Fear and Dignity

I’m probably as ambivalent as Reihan regarding the Joe Horn shootings in (natch) Texas, but I also enjoyed the bracing treatise on crime and self-protection. The bit about crime being an assault not only on property but also on dignity reminded me of a recent incident in my neighborhood, and the psychological guidance offered by the local intelligentsia.

A young woman, living alone about two blocks from me, was robbed in her home by two strangers, one of whom shot her in the forehead as she wept on her couch.

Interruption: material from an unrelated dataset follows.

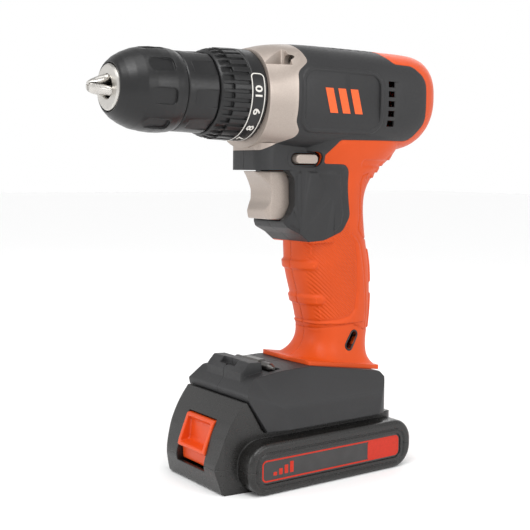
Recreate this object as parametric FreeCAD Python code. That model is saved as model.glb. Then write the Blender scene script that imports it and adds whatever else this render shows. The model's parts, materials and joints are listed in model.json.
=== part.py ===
import FreeCAD, Part
import math
import os

V = FreeCAD.Vector

# Frame: X forward along the chuck, Y to the drill's left, Z up. Lengths are in millimetres.
AXIS_Z = 197.0            # height of the chuck and motor axis above the table
SEAM = 0.08               # half of the joint line between left and right mouldings
WALL = 2.6                # housing wall thickness
SKIN = 1.3                # thickness of the charcoal cover lying in the housing wall
COVER_FRONT = 17.0        # front rim of the gearbox cover
BODY_REAR = -102.5        # rear end of the housing
HANDLE_WIDTH = 34.0       # grip width
FOOT_TOP = 58.4           # foot height at the front edge of the handle flange
FOOT_SLOPE = 0.15         # fall of the foot top towards the rear
SPLIT_Z = 29.7            # parting height between drill foot and battery
POD_HEIGHT = 26.0
BATTERY_WIDTH = 75.0
CASE_SPLIT_Z = 13.0       # parting height between the two battery mouldings
JAW_ANGLE = 15.0
JAW_RADIUS = 2.3
JAW_LENGTH = 30.0
JAW_TIP_X = 102.5
MODULE = 0.7              # gear module
SUN_TEETH = 12
PLANET_TEETH = 18
RING_TEETH = 48
PLANETS = 3
SHAFT_RADIUS = 2.5
SPINDLE_RADIUS = 6.0
RUNNING_FIT = 0.05
CELL_RADIUS = 9.15
CELL_LENGTH = 65.0
CELLS = 5
HOLLOW_CURVE_START = -80.0   # where the rear end starts to close
HOLLOW_CURVE_RATE = 0.16     # how much sooner the hollow closes than the outside
JAW_TIP_OFFSET = 1.2      # jaw centre line from the chuck axis at the tip
GRIP_PADS = 8             # pads round each chuck sleeve
GRIP_PHASE = -12.0
COLLAR_RIBS = 32
GEARBOX_RADIUS = 22.0
RING_OUTER = 20.0
PIN_RADIUS = 1.5
TOOTH_FILL = 0.40         # share of the pitch taken by a tooth, the rest being backlash
SELECTOR_HALF = 18.6      # half length of the direction selector bar
TOWER_HALF = 21.5         # half width of the battery tower inside the foot
TOWER_REAR = -39.0        # rear face of the tower, just ahead of the terminal block
BLADE_PLACES = (-8.0, -3.0, 3.0, 8.0)
BIT_RADIUS = 3.67         # across the corners of a 6.35 mm hexagon
BIT_X = 8.6
BIT_Z = 58.4
POCKET_BACK_X = 4.0       # back wall of the notch for the gearbox cover's screws
POCKET_SCREW_Y = 20.6
POCKET_SCREW_Z = 214.0
POCKET_HEAD_RADIUS = 2.6
SCREW_RADIUS = 1.9
SCREW_HEAD_RADIUS = 3.4


def box(x0, x1, y0, y1, z0, z1):
    return Part.makeBox(x1 - x0, y1 - y0, z1 - z0, V(x0, y0, z0))


def rod_x(radius, x0, x1, y=0.0, z=AXIS_Z):
    return Part.makeCylinder(radius, x1 - x0, V(x0, y, z), V(1, 0, 0))


def rod_y(radius, y0, y1, x, z):
    return Part.makeCylinder(radius, y1 - y0, V(x, y0, z), V(0, 1, 0))


def rod_z(radius, z0, z1, x, y):
    return Part.makeCylinder(radius, z1 - z0, V(x, y, z0), V(0, 0, 1))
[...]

Naturally, the neighborhood went through a brief convulsion of fear before the suspects were caught. To mitigate the “irrational” response, and to preempt any anti-urban sentiment that might arise, one of our stalwart alt weeklies interviewed a local authority:

Well known UVA prof and urban planner Bill Lucy says even if crime does increase, city dwellers are statistically less likely to die suddenly than their country counterparts because traffic fatalities– far more common on winding country roads– are 2.6 times more likely than homicides.

Homicide by a stranger is even rarer, says Lucy, who believes it’s the randomness of the crime that inspires such fear.

“Those are scariest because they could happen to anyone at any time,” he says.

After reading this vapid equivalence between human predation and an auto accident, Jeffrey Snyder’s purple prose about the “tyranny of the elite” seems less hyperbolic. As A Nation of Cowards argues, homicide by a stranger is not “scarier” than a car crash because it’s “random.” People don’t fear crime more than country roads because it is more likely — they fear (and hopefully prevent) crime because it is categorically worse than an accident, both in the event and in prior contemplation. Being a victim of crime is categorically more worthy of dread because it entails enslavement to another human’s ill will.

There is a reasonable and humane way to understand the danger of violent crime, but it does not involve flinging oneself upon the mercy of statistics.